[start Recorded information]

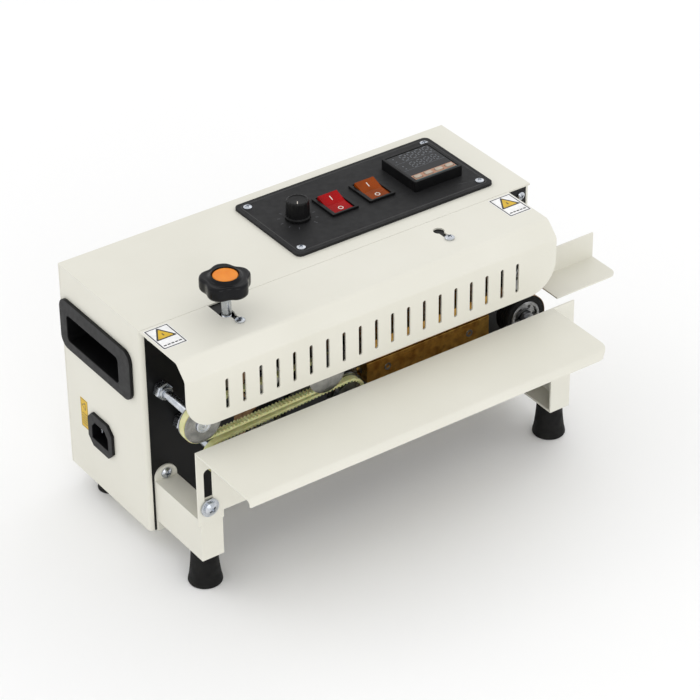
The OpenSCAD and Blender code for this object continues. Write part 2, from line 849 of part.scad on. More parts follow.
// Pulley inside a belt bent to radius r; a flange of radius 0 is left out
module pulley_body(x, z, r, front_flange, back_flange, bore) {
    body_r = r - belt_t - body_gap;
    difference() {
        union() {
            rod_y(x, z, body_r, [belt_front + 0.1, belt_back - 0.1]);
            if (front_flange > 0) {
                rod_y(x, z, front_flange, [belt_front - 1.1, belt_front - body_gap]);
                rod_y(x, z, body_r, [belt_front - 1, belt_front + 1]);
            }
            if (back_flange > 0) rod_y(x, z, back_flange, [belt_back + body_gap, belt_back + 1.6]);
            rod_y(x, z, 8, [belt_back - 1, belt_back + 2.2]);
        }
        rod_y(x, z, bore, [belt_front - 2, belt_back + 3]);
    }
}

module driven_pulley(x, z, front_flange, back, turn) {
    color(alloy) pulley_body(x, z, belt_r, front_flange, flange_r, shaft_r + seat_gap);
    color(steel) rod_y(x, z, shaft_r, [belt_front - 1.5, back]);
    color(steel) gear(x, z, mid_teeth, turn);
}

module upper_mid_pulley() {
    driven_pulley(mid_x, mid_up_z, flange_r, 15, mid_angle + 180 + 180 / mid_teeth);
}

module lower_mid_pulley() {
    driven_pulley(mid_low_x, mid_low_z, 0, 21, mid_angle);
    sprocket(mid_low_x, mid_low_z, chain_teeth_mid);
}

module upper_left_pulley() {
    color(alloy)
        pulley_body(up_left[0], up_left[1], up_left_r, 16.2, up_left_r, shaft_r + run_gap);
}

module lower_left_pulley() {
    color(alloy) pulley_body(low_left[0], low_left[1], belt_r, 0, 0, shaft_r + run_gap);
}

// ---------------------------------------------------------------- bands and belts

module seal_band(z) {
    color(ptfe)
        belt_loop([wheel_x_left, z], band_r, [wheel_x_right, z], band_r, band_t, [lane_front, lane_back]);
}

module upper_seal_band() { seal_band(upper_z); }

module lower_seal_band() { seal_band(lower_z); }

module guide_belts() {
    color(belt_cream) {
        belt_loop(up_left, up_left_r, [mid_x, mid_up_z], belt_r, belt_t, [belt_front, belt_back]);
        belt_loop(low_left, belt_r, [mid_low_x, mid_low_z], belt_r, belt_t, [belt_front, belt_back]);
    }
}

// ---------------------------------------------------------------- heating and cooling

block_face = band_t + nip_gap / 2 + 0.1;
heater_h = 18.7;
heater_y = [-50, -26];
cooler_h = 9.6;
cooler_x = [105, 168];
cooler_y = [-47, -26];
cartridge_r = 4.75;

module heater_blocks() {
    color(brass) for (side = [-1, 1]) {
        z = seal_z + side * (block_face + heater_h / 2);
        difference() {
            block([heater_x, heater_y[0], z - heater_h / 2],
                  [heater_x + heater_w, heater_y[1], z + heater_h / 2]);
            rod_x(-38, z + side * 1.5, cartridge_r, [heater_x - 1, heater_x + heater_w + 1]);
        }
    }
}

module heater_cartridges() {
    color(steel) for (side = [-1, 1])
        rod_x(-38, seal_z + side * (block_face + heater_h / 2 + 1.5), cartridge_r - 0.02,
              [heater_x + 2, heater_x + heater_w + 4]);
}

module cooling_blocks() {
    fins = 12;
    pitch = (cooler_x[1] - cooler_x[0]) / fins;
    color(alloy) for (side = [-1, 1]) {
        z = seal_z + side * (block_face + cooler_h / 2);
        difference() {
            block([cooler_x[0], cooler_y[0], z - cooler_h / 2], [cooler_x[1], cooler_y[1], z + cooler_h / 2]);
            for (k = [1 : fins - 1]) {
                fin_z = z + side * 2.5;
                block([cooler_x[0] + k * pitch - 1, cooler_y[0] - 1, fin_z - 2.5],
                      [cooler_x[0] + k * pitch + 1, cooler_y[0] + 12, fin_z + 2.5]);
            }
        }
    }
}

module block_arms() {
    arm_r = 4;
    heater_mid = block_face + heater_h / 2;
    cooler_mid = block_face + cooler_h / 2;
    color(zinc) {
        for (x = [heater_x + 20, heater_x + heater_w - 20], side = [-1, 1])
            rod_y(x, seal_z + side * heater_mid, arm_r, [heater_y[1], 0]);
        for (x = [cooler_x[0] + 8, cooler_x[1] - 8]) rod_y(x, seal_z + cooler_mid, arm_r, [cooler_y[1], 0]);
        for (x = [cooler_x[0] + 8, cooler_x[0] + 32]) rod_y(x, seal_z - cooler_mid, arm_r, [cooler_y[1], 0]);
    }
}

// ---------------------------------------------------------------- bearings and drive

module flanged_bushes() {
    shafts = [
        [wheel_x_right, upper_z], [wheel_x_right, lower_z], [mid_x, mid_up_z], [mid_low_x, mid_low_z]
    ];
    color(brass) for (p = shafts) difference() {
        union() {
            rod_y(p[0], p[1], 7, [0, 6]);
            rod_y(p[0], p[1], 10, [-2.5, 0]);
            rod_y(p[0], p[1], 8, [-14, -2.4]);
        }
        rod_y(p[0], p[1], shaft_r + run_gap, [-15, 7]);
    }
}

module fixed_axle(x, z, front) {
    nut_r = 7.5;
    rod_y(x, z, shaft_r, [front, 9]);
    difference() {
        union() {
            rod_y(x, z, nut_r, [-7.5, 0], $fn = 6);
            rod_y(x, z, 5.5, [-10.5, -7.5]);
            rod_y(x, z, nut_r, [plate_t, plate_t + 5], $fn = 6);
            rod_y(x, z, 6.5, [front - 1.6, front + 0.2]);
        }
        rod_y(x, z, shaft_r + seat_gap, [front, 10]);
    }
}

module fixed_axles() {
    color(zinc) {
        fixed_axle(up_left[0], up_left[1], belt_front - 1.4);
        fixed_axle(low_left[0], low_left[1], belt_front - 0.5);
        fixed_axle(wheel_x_left, lower_z, lane_front - 1.1);
    }
}

module drive_pinion() {
    color(steel) {
        gear(wheel_x_right, pinion_z, pinion_teeth, 90 + 180 / pinion_teeth);
        rod_y(wheel_x_right, pinion_z, shaft_r, [6, gearbox_y + 4]);
    }
}

module gear_motor() {
    half = 30;
    x = wheel_x_right;
    post = 25;
    color(alloy) difference() {
        block([x - half, gearbox_y, pinion_z - half], [x + half, gearbox_y + 30, pinion_z + half]);
        rod_y(x, pinion_z, shaft_r + run_gap, [gearbox_y - 1, gearbox_y + 5]);
    }
    color(panel_black) rod_y(x, pinion_z, 26, [gearbox_y + 30 + seat_gap, gearbox_y + 86]);
    color(zinc) for (dx = [-post, post], dz = [-post, post])
        rod_y(x + dx, pinion_z + dz, 3, [plate_t, gearbox_y - seat_gap]);
}

module drive_chain() {
    color(steel) belt_loop(
        [wheel_x_right, lower_z], chain_r(chain_teeth_right) + 1.6,
        [mid_low_x, mid_low_z], chain_r(chain_teeth_mid) + 1.6, 3.2, chain_y);
}

// ---------------------------------------------------------------- assembly

place() cabinet_shell();
place() front_plate();
place() base_plate();
place() rear_panel();
place() rubber_feet();
place() left_leg();
place() right_leg();
place() machine_screws();
place() tray();
place() infeed_guide();
place() hood();
place() hood_brackets();
place() handle_pockets();
place() power_inlet();
place() control_panel();
place() controller_case();
place() controller_face();
place() key_1();
place() key_2();
place() key_3();
place() key_4();
place() switch_housings();
place() power_rocker();
place() heat_rocker();
place() speed_knob();
place() speed_potentiometer();
place() speed_board();
place() star_knob();
place() star_knob_cap();
place() pressure_stud();
place() spring_seat();
place() pressure_spring();
place() pressure_carrier();
place() pressure_bracket();
place() upper_right_wheel();
place() upper_right_tyre();
place() upper_right_shaft();
place() lower_right_wheel();
place() lower_right_tyre();
place() lower_right_shaft();
place() upper_left_wheel();
place() upper_left_tyre();
place() lower_left_wheel();
place() lower_left_tyre();
place() upper_mid_pulley();
place() lower_mid_pulley();
place() upper_left_pulley();
place() lower_left_pulley();
place() upper_seal_band();
place() lower_seal_band();
place() guide_belts();
place() heater_blocks();
place() heater_cartridges();
place() cooling_blocks();
place() block_arms();
place() flanged_bushes();
place() fixed_axles();
place() drive_pinion();
place() gear_motor();
place() drive_chain();
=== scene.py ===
# %% [markdown]
# # A table-top band sealer
# This lesson builds the looks of a small machine that welds plastic bags shut. A bag's mouth
# runs between two pairs of moving bands, past hot brass blocks, under a slotted steel hood.
# The measured frame comes from a CAD model, so every piece made here takes its place from it.

# %% Load the measured frame
import json
import math

import bmesh
import bpy
from mathutils import Matrix, Vector

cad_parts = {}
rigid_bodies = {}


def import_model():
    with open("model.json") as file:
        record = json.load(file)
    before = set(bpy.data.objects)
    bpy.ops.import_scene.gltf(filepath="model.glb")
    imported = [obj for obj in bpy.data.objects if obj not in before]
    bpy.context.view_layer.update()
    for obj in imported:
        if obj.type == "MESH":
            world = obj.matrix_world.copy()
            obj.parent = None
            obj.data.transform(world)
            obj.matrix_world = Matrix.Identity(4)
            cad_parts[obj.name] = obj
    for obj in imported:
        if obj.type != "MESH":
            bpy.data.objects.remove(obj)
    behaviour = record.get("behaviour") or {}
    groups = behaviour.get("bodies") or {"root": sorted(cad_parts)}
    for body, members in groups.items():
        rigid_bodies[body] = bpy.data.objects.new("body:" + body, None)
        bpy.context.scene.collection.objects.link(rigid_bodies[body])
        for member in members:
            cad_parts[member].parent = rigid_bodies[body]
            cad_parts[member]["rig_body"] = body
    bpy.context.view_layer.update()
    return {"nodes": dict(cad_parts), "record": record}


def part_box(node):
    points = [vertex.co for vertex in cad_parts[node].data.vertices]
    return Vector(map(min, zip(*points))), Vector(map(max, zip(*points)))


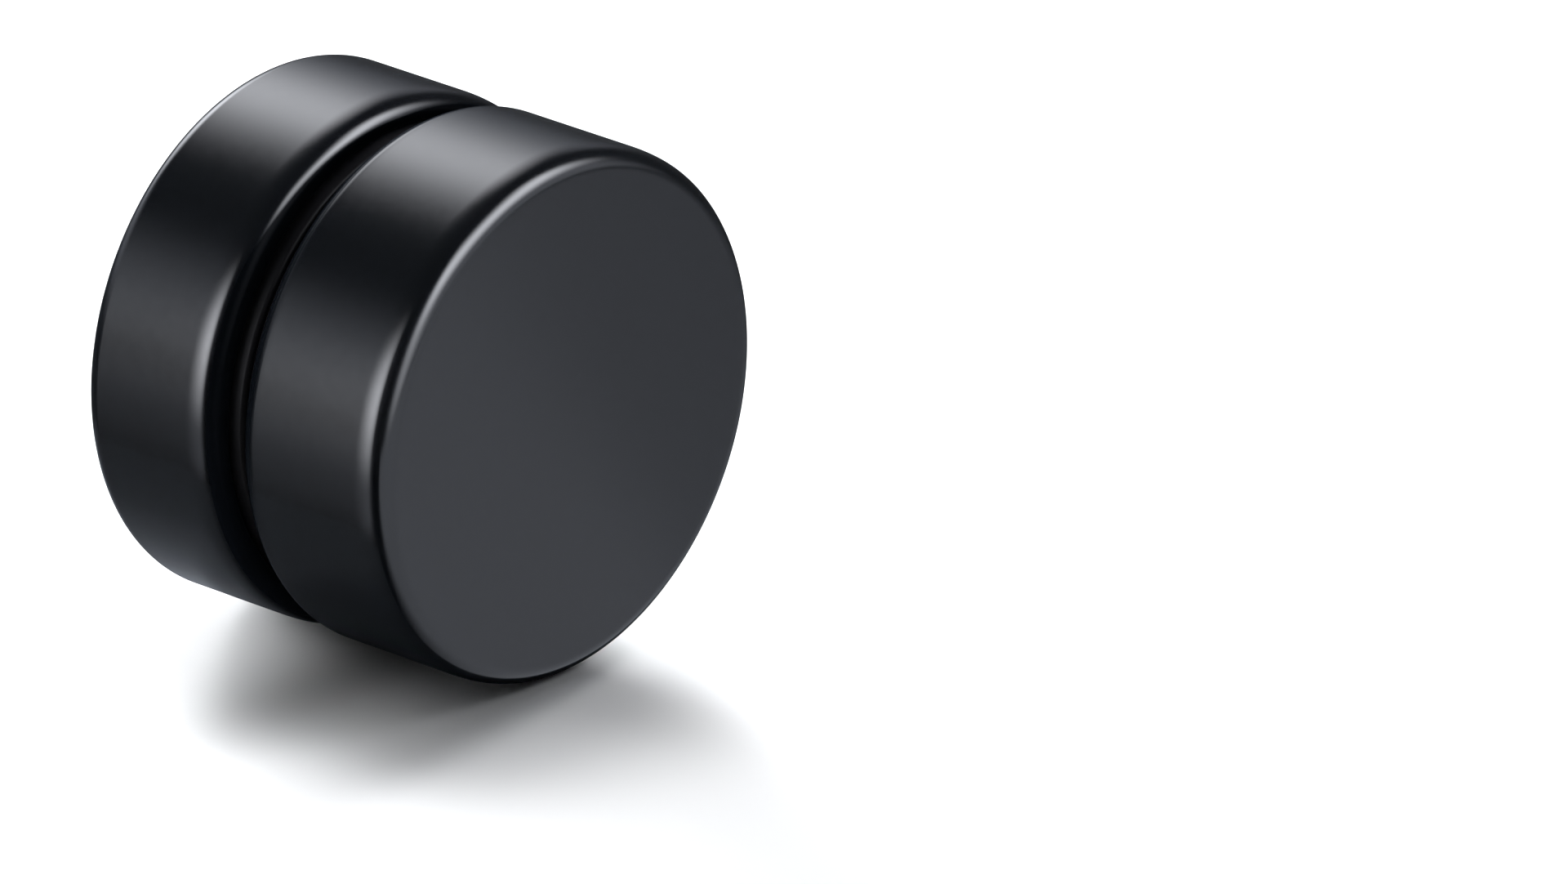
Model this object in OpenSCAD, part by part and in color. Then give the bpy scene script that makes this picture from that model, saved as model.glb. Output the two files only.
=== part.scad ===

[end Recorded information]

_Task details_. Exactly the lines from the line that has "place() cooling_blocks();" through the line that has "bpy.data.objects.remove(obj)" are to be repeated, both included, with nothing added.

_Written answer_.
place() cooling_blocks();
place() block_arms();
place() flanged_bushes();
place() fixed_axles();
place() drive_pinion();
place() gear_motor();
place() drive_chain();
=== scene.py ===
# %% [markdown]
# # A table-top band sealer
# This lesson builds the looks of a small machine that welds plastic bags shut. A bag's mouth
# runs between two pairs of moving bands, past hot brass blocks, under a slotted steel hood.
# The measured frame comes from a CAD model, so every piece made here takes its place from it.

# %% Load the measured frame
import json
import math

import bmesh
import bpy
from mathutils import Matrix, Vector

cad_parts = {}
rigid_bodies = {}


def import_model():
    with open("model.json") as file:
        record = json.load(file)
    before = set(bpy.data.objects)
    bpy.ops.import_scene.gltf(filepath="model.glb")
    imported = [obj for obj in bpy.data.objects if obj not in before]
    bpy.context.view_layer.update()
    for obj in imported:
        if obj.type == "MESH":
            world = obj.matrix_world.copy()
            obj.parent = None
            obj.data.transform(world)
            obj.matrix_world = Matrix.Identity(4)
            cad_parts[obj.name] = obj
    for obj in imported:
        if obj.type != "MESH":
            bpy.data.objects.remove(obj)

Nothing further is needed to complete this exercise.